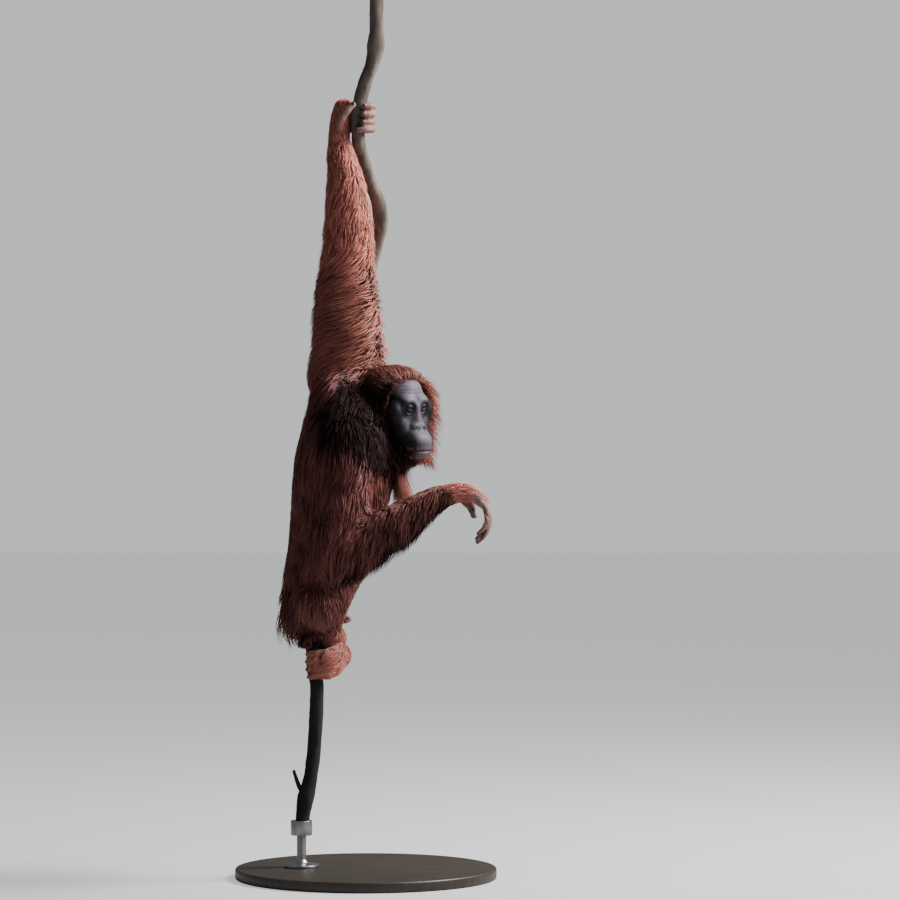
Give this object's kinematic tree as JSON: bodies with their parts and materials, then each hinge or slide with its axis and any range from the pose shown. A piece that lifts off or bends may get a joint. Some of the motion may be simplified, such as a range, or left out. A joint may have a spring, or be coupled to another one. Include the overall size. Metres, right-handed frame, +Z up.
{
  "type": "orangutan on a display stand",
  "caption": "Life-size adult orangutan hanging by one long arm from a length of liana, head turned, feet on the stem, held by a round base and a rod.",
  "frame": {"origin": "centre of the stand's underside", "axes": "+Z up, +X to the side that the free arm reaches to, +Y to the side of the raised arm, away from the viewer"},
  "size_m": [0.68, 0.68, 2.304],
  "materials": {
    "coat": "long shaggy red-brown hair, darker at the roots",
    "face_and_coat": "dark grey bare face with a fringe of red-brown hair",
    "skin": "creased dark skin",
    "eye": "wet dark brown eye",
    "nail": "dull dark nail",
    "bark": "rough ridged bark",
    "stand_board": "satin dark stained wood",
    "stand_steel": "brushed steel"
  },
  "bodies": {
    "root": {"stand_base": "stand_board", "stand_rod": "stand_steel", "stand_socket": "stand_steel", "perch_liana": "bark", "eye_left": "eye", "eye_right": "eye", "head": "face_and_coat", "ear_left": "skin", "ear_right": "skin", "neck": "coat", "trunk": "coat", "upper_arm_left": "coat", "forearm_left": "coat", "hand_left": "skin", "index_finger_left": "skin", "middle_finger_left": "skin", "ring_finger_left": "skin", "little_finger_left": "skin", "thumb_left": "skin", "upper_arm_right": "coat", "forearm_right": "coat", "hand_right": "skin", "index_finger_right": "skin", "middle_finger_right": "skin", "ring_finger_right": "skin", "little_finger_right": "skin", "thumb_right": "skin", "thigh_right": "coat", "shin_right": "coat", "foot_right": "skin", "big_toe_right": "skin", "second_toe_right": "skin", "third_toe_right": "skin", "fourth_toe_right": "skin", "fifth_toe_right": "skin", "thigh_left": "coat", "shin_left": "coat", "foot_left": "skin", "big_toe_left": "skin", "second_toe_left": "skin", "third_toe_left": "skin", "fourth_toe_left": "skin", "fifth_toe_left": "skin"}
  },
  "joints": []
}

• • •

→ SET TASK: Nothing should be changed: write out all of the data as is.

→ WORKED ANSWER:
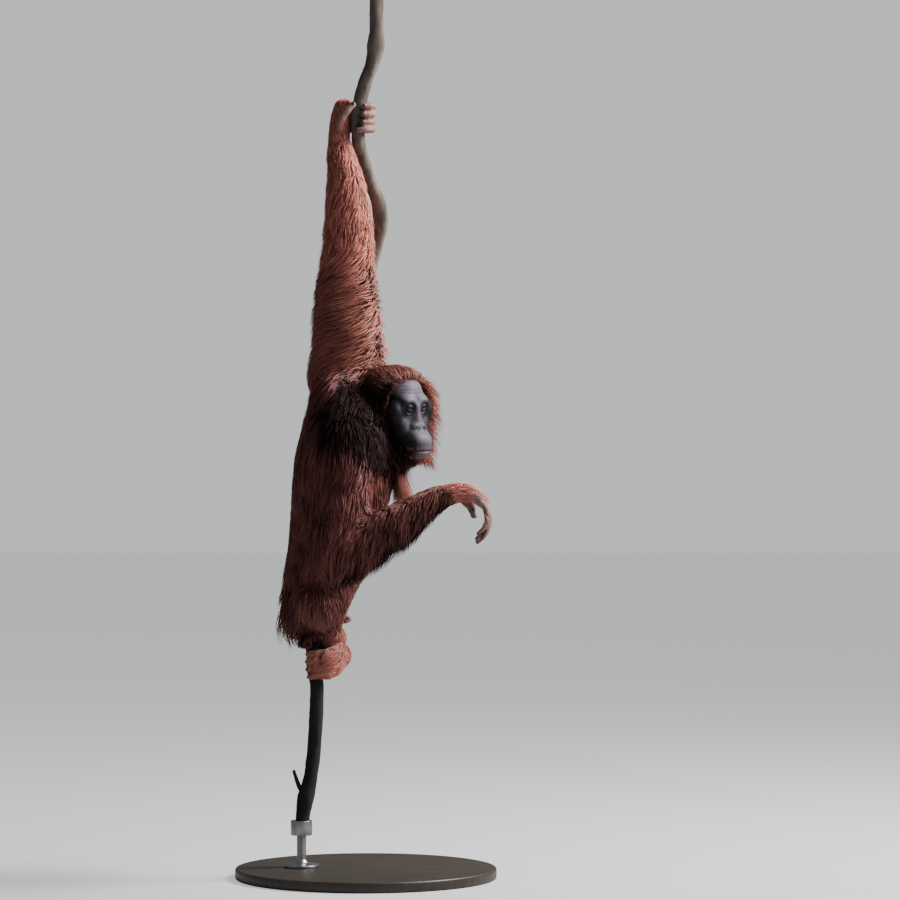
Give this object's kinematic tree as JSON: bodies with their parts and materials, then each hinge or slide with its axis and any range from the pose shown. A piece that lifts off or bends may get a joint. Some of the motion may be simplified, such as a range, or left out. A joint may have a spring, or be coupled to another one. Include the overall size. Metres, right-handed frame, +Z up.
{
  "type": "orangutan on a display stand",
  "caption": "Life-size adult orangutan hanging by one long arm from a length of liana, head turned, feet on the stem, held by a round base and a rod.",
  "frame": {"origin": "centre of the stand's underside", "axes": "+Z up, +X to the side that the free arm reaches to, +Y to the side of the raised arm, away from the viewer"},
  "size_m": [0.68, 0.68, 2.304],
  "materials": {
    "coat": "long shaggy red-brown hair, darker at the roots",
    "face_and_coat": "dark grey bare face with a fringe of red-brown hair",
    "skin": "creased dark skin",
    "eye": "wet dark brown eye",
    "nail": "dull dark nail",
    "bark": "rough ridged bark",
    "stand_board": "satin dark stained wood",
    "stand_steel": "brushed steel"
  },
  "bodies": {
    "root": {"stand_base": "stand_board", "stand_rod": "stand_steel", "stand_socket": "stand_steel", "perch_liana": "bark", "eye_left": "eye", "eye_right": "eye", "head": "face_and_coat", "ear_left": "skin", "ear_right": "skin", "neck": "coat", "trunk": "coat", "upper_arm_left": "coat", "forearm_left": "coat", "hand_left": "skin", "index_finger_left": "skin", "middle_finger_left": "skin", "ring_finger_left": "skin", "little_finger_left": "skin", "thumb_left": "skin", "upper_arm_right": "coat", "forearm_right": "coat", "hand_right": "skin", "index_finger_right": "skin", "middle_finger_right": "skin", "ring_finger_right": "skin", "little_finger_right": "skin", "thumb_right": "skin", "thigh_right": "coat", "shin_right": "coat", "foot_right": "skin", "big_toe_right": "skin", "second_toe_right": "skin", "third_toe_right": "skin", "fourth_toe_right": "skin", "fifth_toe_right": "skin", "thigh_left": "coat", "shin_left": "coat", "foot_left": "skin", "big_toe_left": "skin", "second_toe_left": "skin", "third_toe_left": "skin", "fourth_toe_left": "skin", "fifth_toe_left": "skin"}
  },
  "joints": []
}